We finally landed on a wedding between her ladybug (named Froggy) and her dog (named Teddy) to keep Eleanor implicated in the fun of enjoying a sidewalk café. Mac took this picture and I have yet to figure out why it cracks me up so much - but oh it does. How can a little girl look so aggressive with plush animals? Mac was being told to marry them... or else! I have to confess, that I still have these moments in which I can't believe the kids are in school surrounded by French all day. Still marvel at them for taking that on. Hey, that gives me an idea: in Greencastle, the schools make a big deal about the 100th day of school; perhaps we should do a Big Thing for our 100th day in France!

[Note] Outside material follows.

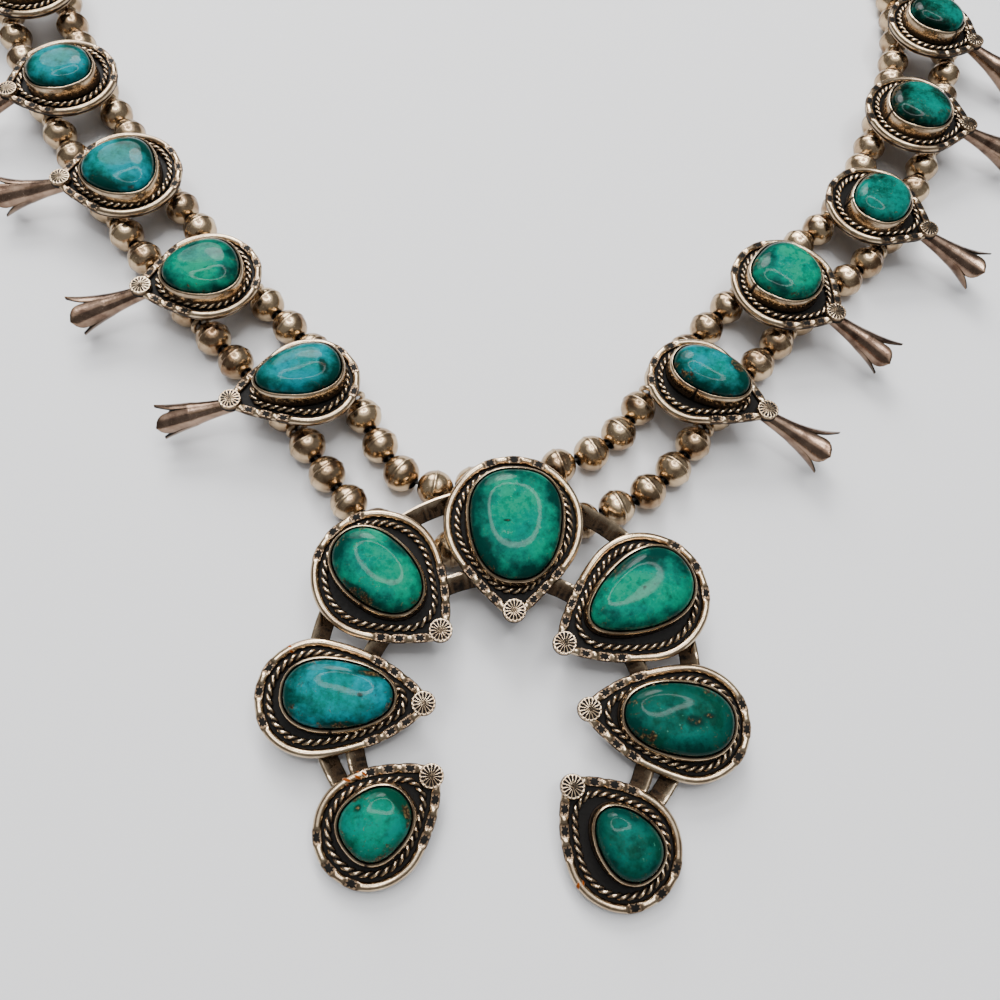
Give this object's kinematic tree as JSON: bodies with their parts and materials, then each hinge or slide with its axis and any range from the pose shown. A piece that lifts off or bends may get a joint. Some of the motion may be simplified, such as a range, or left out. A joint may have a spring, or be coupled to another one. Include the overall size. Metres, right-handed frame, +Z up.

If you are still reading this blog, dear reader, this is the 100th post, and, truly, you deserve a light-up cupcake or some such. You've read more about late medieval Orientalism than anybody except me and enough people to fit on probably just one bus ought to; you've been put through more neutoric musings about the kids' language acquisition than anyone should; and you've certainly been subjected to more pictures of the kids than is right. But hey, they're funny and I'm grateful for the extra time to witness their antics, and there are the megaliths, and the castles,and the Nature with a personality, and the discovery, and the dramatic weather that are always worth writing about. This blog started out as a place to keep our memory of wonderful here alive and vibrant long after we had left, but instead (or in addition?) it's become a way to make the days more real - knowing that I'll get to spend a half an hour with you, dear reader, gives our days a shape they've never had before. I don't know what that shape is, but I like where my thoughts go within it.